Most oil is sold 30 days before loading, and it can be days more before a shipment gets to its destination, so it may be a while before Russian oil deliveries reflect sales since the invasion. “If you stop buying crude that was going to be loaded mid-March, the impact of that doesn’t start getting really felt until April,” Andy Lipow, an oil industry consultant based in Houston, told DealBook.

That’s led to a hunt for clues in energy industry data.

Matt Smith, an oil analyst with the analytics firm Kpler, has been watching individual ships. Last week, he noticed a tanker carrying Canadian oil that left for Ireland from a U.S. Gulf port, a combination he hadn’t seen before. Mr. Smith says the unusual route may suggest that Europe is starting to diversify its supplies. “There are a few tentative signs that flows from elsewhere are picking up,” he said.

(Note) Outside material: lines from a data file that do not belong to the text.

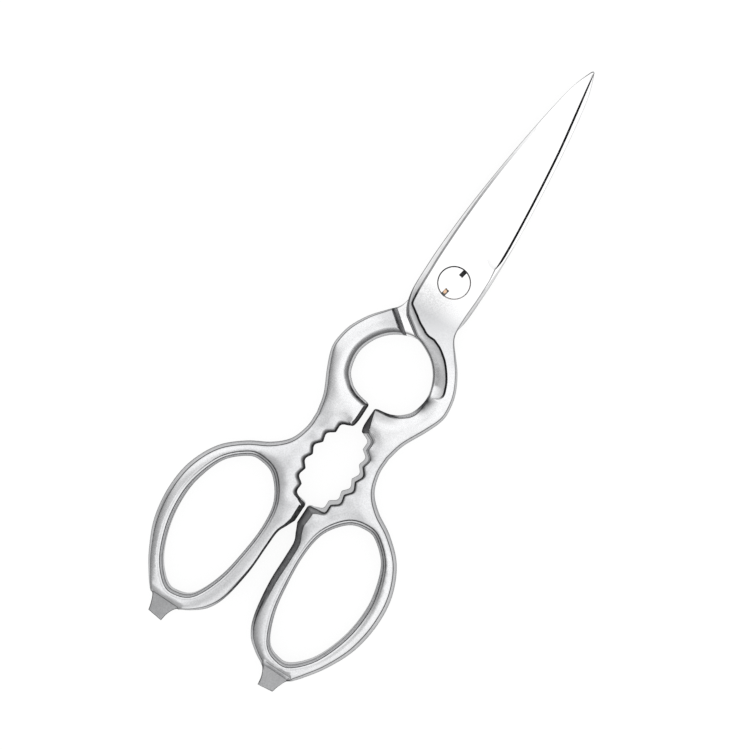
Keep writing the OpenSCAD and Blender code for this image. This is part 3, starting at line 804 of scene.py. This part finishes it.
    def lifted(self, verts, height):
        """Lift a flat net to its height; the bore's mouth stays flat."""
        at = np.array([(v.co.x, v.co.y) for v in verts])
        for v, z in zip(verts, height(at)):
            if math.hypot(v.co.x, v.co.y) > BORE_R + BORE_CHAMFER + 0.1:
                v.co.z = z

    def tab_line(self, verts, rows):
        """Painted shade in the crease between a loop and its tab."""
        for v in verts:
            if rows[0] - 0.01 < v.co.y + TAB_ROOT < rows[1] + 0.01:
                v[self.shade_and_scale] = max(v[self.shade_and_scale], TAB_CREASE_SHADE)

    def step_faces(self, start, end):
        """The small wall from the ledge up to the face, between two points of the outline."""
        line = np.array(run([[*p] for p in LEDGE_LINE], 4) + [np.array(LEDGE_LINE[-1])])
        d = np.gradient(line, axis=0)
        normal = np.stack([-d[:, 1], d[:, 0]], 1) / np.linalg.norm(d, axis=1)[:, None]
        low = self.ledge(line)
        high = self.face(line, True)
        chains = []
        # Painted shade along the step, darker towards the heel and past it, paler at the hook
        shade_and_scale = 0.1 + 0.5 * ease(-line[:, 1], -54, -25) + 0.6 * ease(-line[:, 1], 5, 11)
        shade_and_scale = shade_and_scale.clip(0, 1) * (1 - 0.5 * ease(-line[:, 1], 29, 30.6))
        for offset, share, strength in STEP_LINES:
            plan = line + normal * offset
            z = low + (high - low) * share
            verts = [self.bm.verts.new((p[0], p[1], h)) for p, h in zip(plan, z)]
            for v, t in zip(verts, shade_and_scale):
                v[self.shade_and_scale] = min(1.0, t * strength)
            chain = [start] + verts + [end]
            for pair in zip(chain, chain[1:]):
                self.bm.edges.new(pair)
            if chains:
                before = chains[-1]
                for i in range(len(chain) - 1):
                    ends = [before[i], before[i + 1], chain[i + 1], chain[i]]
                    self.bm.faces.new(list(dict.fromkeys(ends)))
            chains.append(chain)
        return chains[0], chains[-1]

    def build(self):
        path = self.contour
        first, last = (int(np.argmin(np.linalg.norm(path[:, :2] - end, axis=1)))
                       for end in (LEDGE_START, LEDGE_END))
        span = np.zeros(len(path), bool)
        span[first:last + 1] = True
        outer_low, outer_top = self.wall(path, span)
        hole_low, hole_top = self.wall(self.opening, double=0.2 + 0.6 * ease(
            self.opening[:, Y], -BOW_Y + 2, -BOW_TOP - 3))
        bore_low, bore_top = self.bore()
        low = self.fill(-1, (), (outer_low, hole_low, bore_low))
        ids = [v[self.order] for v in outer_top]
        a, b = ids.index(first), ids.index(last)
        foot, brow = self.step_faces(outer_top[a], outer_top[b])
        ledge = self.fill(1, (outer_top[a:b + 1], foot))
        face = self.fill(1, (outer_top[b:] + outer_top[:a + 1], brow), (hole_top, bore_top))
        low, ledge, face = self.netted(low, -1), self.netted(ledge, 1), self.netted(face, 1)
        self.lifted(low, lambda at: -self.face(at, False))
        self.lifted(face, lambda at: self.face(at, True))
        self.lifted(ledge, self.ledge)
        self.tab_line(low, TAB_LINE[0])
        self.tab_line(face, TAB_LINE[1])
        # Painted shade on the ledge's floor, fading out along the blade
        for v in ledge:
            v[self.shade_and_scale] = max(v[self.shade_and_scale], LEDGE_SHADE * (1 - ease(-v.co.y, 8, 14)))
        self.room_for_the_other_half()
        self.bm.verts.layers.int.remove(self.bm.verts.layers.int["order"])
        self.brush()
        bmesh.ops.remove_doubles(self.bm, verts=self.bm.verts[:], dist=WELD)
        bmesh.ops.dissolve_degenerate(self.bm, dist=NO_LENGTH, edges=self.bm.edges[:])
        loose = [e for e in self.bm.edges if not e.link_faces]
        bmesh.ops.delete(self.bm, geom=loose, context="EDGES")
        bmesh.ops.recalc_face_normals(self.bm, faces=self.bm.faces[:])
        self.sharpen()
        return self.bm

    def sharpen(self):
        """Shade smoothly over small angles; the flat blade keeps crisper edges."""
        for f in self.bm.faces:
            f.smooth = True
        for e in self.bm.edges:
            limit = BLADE_CREASE if e.verts[0].co.y > -HEEL_Y + 4 else CREASE
            e.smooth = e.calc_face_angle(0) < limit

    def room_for_the_other_half(self):
        """Hollow the ring behind the heel, where the other blade rides and swings."""
        direction = Vector((math.cos(LAP_ANGLE), math.sin(LAP_ANGLE), 0))
        for t in LAP_CUTS:
            low = [f for f in self.bm.faces if min(v.co.z for v in f.verts) < 0]
            self.cut(low, direction * (LAP_R + LAP_SLOPE * t), direction)
        verts = [v for v in self.bm.verts if v.co.z < RIDE_GAP / 2]
        at = np.array([(v.co.x, v.co.y) for v in verts])
        for v, floor in zip(verts, lap_floor(at)):
            if v.co.z < floor:
                v.co.z = floor
                if floor < 0:
                    # Painted shade on the lap's wall, darker the deeper it goes
                    v[self.shade_and_scale] = 0.12 + 0.75 * float(ease(-floor, 0.2, 3))

    def brush(self):
        """Say where the steel is satin and where it is polished, dull the tab, and paint shade in
        the dish beside the ring opening.
        """
        shade_and_scale = self.bm.verts.layers.float["shade_and_scale"]
        satin = self.bm.verts.layers.float["satin"]
        verts = list(self.bm.verts)
        at = np.array([v.co for v in verts])
        x, y = at[:, 0], at[:, 1]
        handle = ease(-y, 5, 12)
        ring = 1 - ease(np.hypot(x, y + RING_Y), RING_X - 1, RING_X + 3.5)
        neck = 1 - ease(-y, HEEL_Y + 3, HEEL_Y + 9)
        limb = ease(x, BOW_X + 3, BOW_X + 9) * ease(-y, BOW_TOP - 4, BOW_TOP + 4)
        amount = handle * (1 - 0.4 * ring * (1 - neck)) * (1 - 0.3 * limb)
        amount[np.abs(at[:, 2]) < 0.2] = 0  # the riding face is polished
        # Painted shade in the dish beside the hook, and fainter painted shade below it along the
        # ring opening
        angle = np.degrees(np.arctan2(y + OPENING_Y, x))
        near = 1 - ease(np.hypot(x, y + OPENING_Y), RING_R + 0.6, RING_R + 3.6)
        hook_shade = 0.9 * near ** 1.3 * ease(-angle, -5, 4) * (1 - ease(-angle, 14, 30))
        dish_shade = hook_shade + 0.4 * near * ease(-angle, 44, 62)
        dish_shade *= (at[:, 2] > 1) * (1 - ease(-angle, 84, 96))
        dull = TAB_TONE * ease(-y, TAB_ROOT - 1.4, TAB_ROOT)
        for v, a, t in zip(verts, amount, np.maximum(dull, dish_shade)):
            v[satin] = a
            v[shade_and_scale] += t * (1 - v[shade_and_scale])


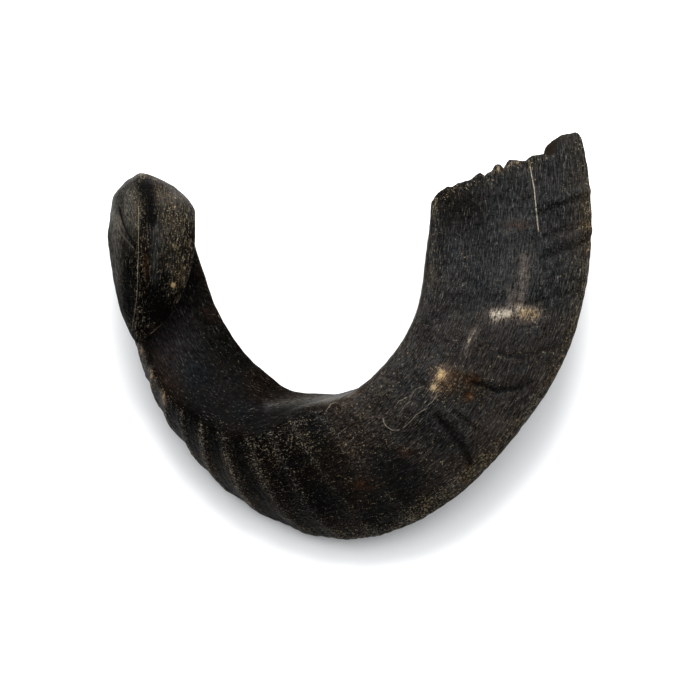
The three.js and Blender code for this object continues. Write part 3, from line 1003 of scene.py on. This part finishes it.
def soft_studio():
    """Soft light all round, strongest from above and beyond the horn, weak from this side."""
    world = bpy.data.worlds.new("studio")
    world.use_nodes = True
    tree = world.node_tree
    link = tree.links.new
    place = tree.nodes.new("ShaderNodeTexCoord").outputs["Generated"]
    towards = tree.nodes.new("ShaderNodeVectorMath")
    towards.operation = "DOT_PRODUCT"
    towards.inputs[1].default_value = SKY_FROM
    link(place, towards.inputs[0])
    split = tree.nodes.new("ShaderNodeSeparateXYZ")
    link(place, split.inputs[0])
    sky = tree.nodes.new("ShaderNodeMapRange")
    sky.interpolation_type = "SMOOTHSTEP"
    link(towards.outputs["Value"], sky.inputs["Value"])
    horizon = tree.nodes.new("ShaderNodeMapRange")
    link(split.outputs["Z"], horizon.inputs["Value"])
    for spread, values in ((sky, SKY_RANGE), (horizon, HORIZON_RANGE)):
        for name, value in zip(("From Min", "From Max", "To Min", "To Max"), values):
            spread.inputs[name].default_value = value
    total = tree.nodes.new("ShaderNodeMath")
    total.operation = "MAXIMUM"
    link(sky.outputs[0], total.inputs[0])
    link(horizon.outputs[0], total.inputs[1])
    background = tree.nodes["Background"]
    background.inputs["Color"].default_value = SKY_COLOUR
    link(total.outputs[0], background.inputs["Strength"])
    bpy.context.scene.world = world


FLOOR_COLOUR = (0.88, 0.88, 0.88, 1)
FLOOR_HALF_WIDTH = 4.0
KEY_PLACE = (0.0, 1.2, 1.22)
KEY_SIZE = 0.7
KEY_POWER = 17
KEY_COLOUR = (1.0, 0.99, 0.97)

# Where the soft light comes from, and its fall-off: from the first cosine to
# the second it grows from the third to the fourth strength. Near the horizon it
# fades in the same way by height.
SKY_FROM = (0.0, 0.69, 0.724)
SKY_RANGE = (0.15, 0.97, 0.03, 2.0)
HORIZON_RANGE = (0.05, 0.12, 1.0, 0.0)
SKY_COLOUR = (0.97, 0.985, 1.0, 1)

horn = build_horn()
horn.data.materials.append(keratin())
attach(horn, "root")
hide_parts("horn")
pale_floor()

key_light()
soft_studio()
bpy.context.scene.view_settings.view_transform = "Standard"
bpy.context.scene.view_settings.look = "High Contrast"

camera = bpy.data.cameras.new("camera")
camera.sensor_width = SENSOR
camera.lens = SENSOR * CAMERA[2] / (PLAN_SIZE * GRID)
camera_object = bpy.data.objects.new("camera", camera)
camera_object.location = CAMERA / MM_PER_M
bpy.context.collection.objects.link(camera_object)
bpy.context.scene.camera = camera_object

Maybe the EU was a bit more pro-active than first thought. We’ll see soon enough whether global shipments from Russia have really collapsed, or whether they’re just getting creative about transportation. Unfortunately, one key indicator of this will be the price of oil and then gasoline at the pumps, unless enough production comes on line to replace Russia’s output. We won’t see that coming from domestic producers, not unless Biden suddenly changes direction and cuts the red tape on drilling and extraction in the US.